India has not demonstrated that the USDOC acted inconsistently with Article 2.1(c) of the SCM Agreement by failing to consider the extent of diversification of the Indian economy with respect to that programme.

v. The Panel exercised judicial economy with regard to India's claim that the USDOC acted inconsistently with Articles 1.2 and 2.4 of the SCM Agreement.

f. With respect to India's claims under Article 12.1 of the SCM Agreement:

i. The Panel exercised judicial economy with regard to India's claim that the USDOC acted inconsistently with Article 12.1 regarding the Tata price quote.

ii. India's claim that the USDOC acted inconsistently with Article 12.1 regarding the legal implications of the NMDC's Miniratna status is not within the scope of the present compliance proceedings under Article 21.5 of the DSU, the Panel said.

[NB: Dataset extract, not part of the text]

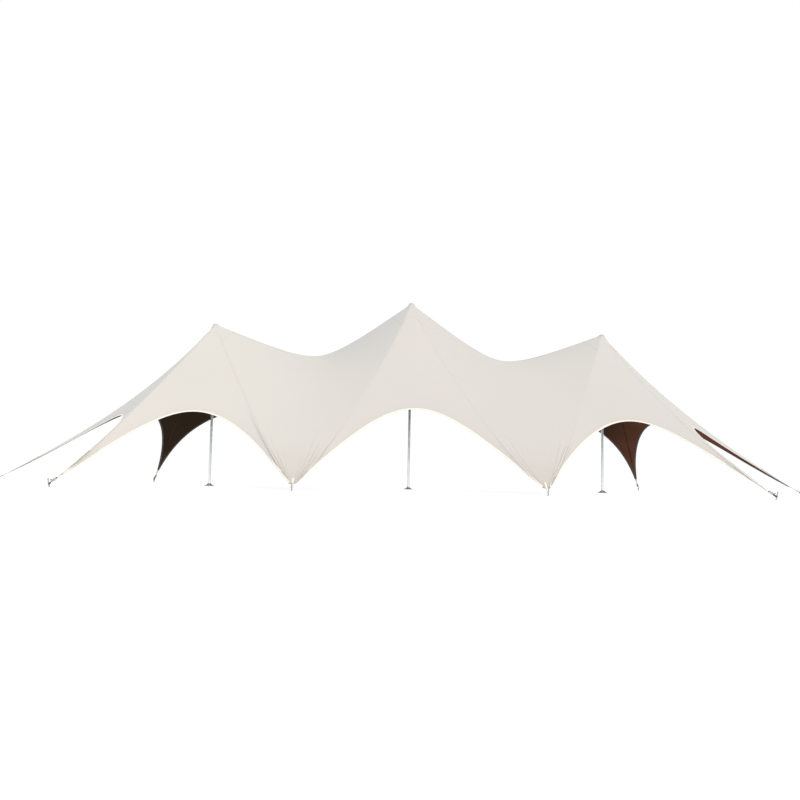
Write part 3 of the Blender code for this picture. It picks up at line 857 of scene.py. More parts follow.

g. With respect to India's claims under Article 12.8 of the SCM Agreement, India has not demonstrated that the USDOC acted inconsistently with Article 12.8 by failing to disclose the two matters referred to by India.

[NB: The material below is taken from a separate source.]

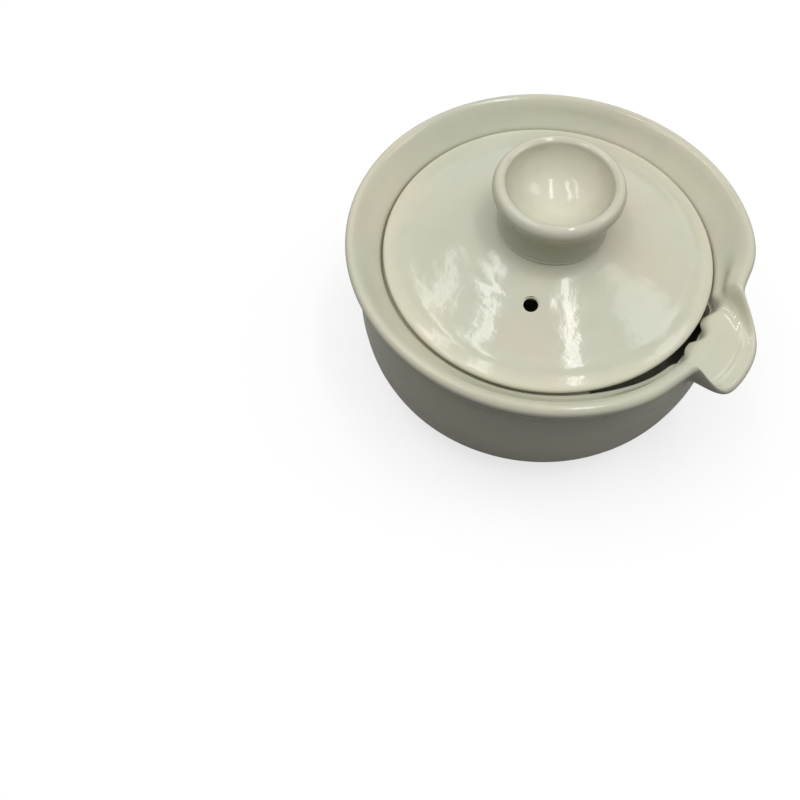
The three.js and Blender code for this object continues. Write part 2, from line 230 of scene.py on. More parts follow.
# Angle of each column, up to half a turn to each side. At 0 their spacing is the spread's share of even
share = add(wheel, "ShaderNodeMath", {0: column, 1: given["Columns"]}, operation="DIVIDE")[0]
share = add(wheel, "ShaderNodeMath", {0: share, 1: 2.0, 2: -1.0}, operation="MULTIPLY_ADD")[0]
cube = add(wheel, "ShaderNodeMath", {0: share, 1: share}, operation="MULTIPLY")[0]
cube = add(wheel, "ShaderNodeMath", {0: cube, 1: 1.5}, operation="POWER")[0]
rest = add(wheel, "ShaderNodeMath", {0: 1.0, 1: given["Column Spread"]}, operation="SUBTRACT")[0]
spread = add(wheel, "ShaderNodeMath", {0: rest, 1: cube, 2: given["Column Spread"]},
             operation="MULTIPLY_ADD")[0]
angle = add(wheel, "ShaderNodeMath", {0: share, 1: spread}, operation="MULTIPLY")[0]
angle = add(wheel, "ShaderNodeMath", {0: angle, 1: math.pi}, operation="MULTIPLY")[0]
across = add(wheel, "ShaderNodeMath", {0: angle}, operation="COSINE")[0]
aside = add(wheel, "ShaderNodeMath", {0: angle}, operation="SINE")[0]
away = add(wheel, "ShaderNodeCombineXYZ", {0: across, 1: aside})[0]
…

[India had claimed that the USDOC acted inconsistently with Article 12.8 of the SCM Agreement by failing to disclose two "essential facts" in the Section 129 Preliminary Determination, which in turn inhibited the Government of India's ability to defend its interests.

[First, India submitted that the USDOC failed to mention the export restrictions on iron ore as a reason for rejecting the NMDC's export price as a benchmark under Article 14(d) in the Section 129 Preliminary Determination, despite relying on this fact in the Section 129 Final Determination.

[Second, India submitted that the USDOC's Section 129 Preliminary Determination failed to analyse the mandatory "length of time" and "diversification" factors in relation to the NMDC's sale of high-grade iron ore, and instead addressed these for the first time in the Section 129 Final Determination.]

h. With respect to India's claims under Articles 21.1 and 21.2 of the SCM Agreement:

i. India's claim under Articles 21.1 and 21.2 concerning the USDOC's investigation of "new subsidies" in the 2004 to 2008 administrative reviews and the inclusion of these subsidy programmes in the Section 129 Determination is not within the scope of the present compliance proceedings under Article 21.5 of the DSU, said the Panel.

ii. India failed to establish that the USDOC investigated "new subsidies" in the Section 129 proceedings, and therefore has not demonstrated that the USDOC acted inconsistently with Articles 21.1 and 21.2 of the SCM Agreement.

i. India's claim that the US failure to amend 19 USC 1677(7)(G)(i)(III) is inconsistent with the DSB recommendation in this dispute as well as with Articles 15.1-15.5 of the SCM Agreement is within the Panel's terms of reference, the Panel said.

India has demonstrated that the United States has taken no measure to bring 19 USC 1677(7)(G)(i)(III) - which was found to be inconsistent "as such" with Articles 15.1-15.5 of the SCM Agreement in the original dispute - into compliance with the United States' obligations under the SCM Agreement.

j. With respect to India's claims under Articles 15.1 and 15.2 of the SCM Agreement:

i. India's claims that, in the Section 129 proceedings, the USITC (United States International Trade Commission) acted inconsistently with Articles 15.1 and 15.2 by using flawed methodology and data and ignoring data from the original determination are not within the scope of the present compliance proceedings under Article 21.5 of the DSU, said the Panel.

ii. India has not demonstrated that the USITC, in its price undercutting analysis, acted inconsistently with Articles 15.1 and 15.2.

k. With respect to India's claims under Articles 15.1 and 15.4 of the SCM Agreement, India has not demonstrated that the USITC acted inconsistently with Articles 15.1 and 15.4 by failing to examine and evaluate the existence of a link or relationship or explanatory force between the subsidized imports and the state of the domestic industry.

l. With respect to India's claims under Articles 15.1 and 15.5 of the SCM Agreement:

i. India has not made a prima facie case that the USITC acted inconsistently with Articles 15.1 and 15.5 by failing to demonstrate that the subsidized imports caused injury to the domestic industry.

ii. India has not demonstrated that the USITC, in its non-attribution analysis, acted inconsistently with Articles 15.1 and 15.5 by failing to consider the impact of goods from Brazil, Japan, and the Russian Federation, and the contraction in demand.

iii. India's claim that the USITC, in its non-attribution analysis, acted inconsistently with Articles 15.1 and 15.5 by failing to examine the causes for the closure of certain plants is outside the scope of these compliance proceedings, said the Panel.

iv. India has demonstrated that the USITC acted inconsistently with Articles 15.1 and 15.5 by failing to consider the impact of dumped imports from China, Kazakhstan, Romania, Chinese Taipei, and Ukraine on the injury suffered by the domestic industry and to separate and distinguish it from the effects of subsidized imports and of other known factors.

m. With respect to India's claims under Article 19.3 of the SCM Agreement, India has not demonstrated that the USDOC acted inconsistently with Article 19.3.

n. As a consequence of the Panel's findings of inconsistency with respect to the Section 129 re-investigation under Articles 2.1(c) and 15.1-15.5 of the SCM Agreement, India has demonstrated that the United States acted inconsistently with Articles 10 of the SCM Agreement and VI of the GATT 1994.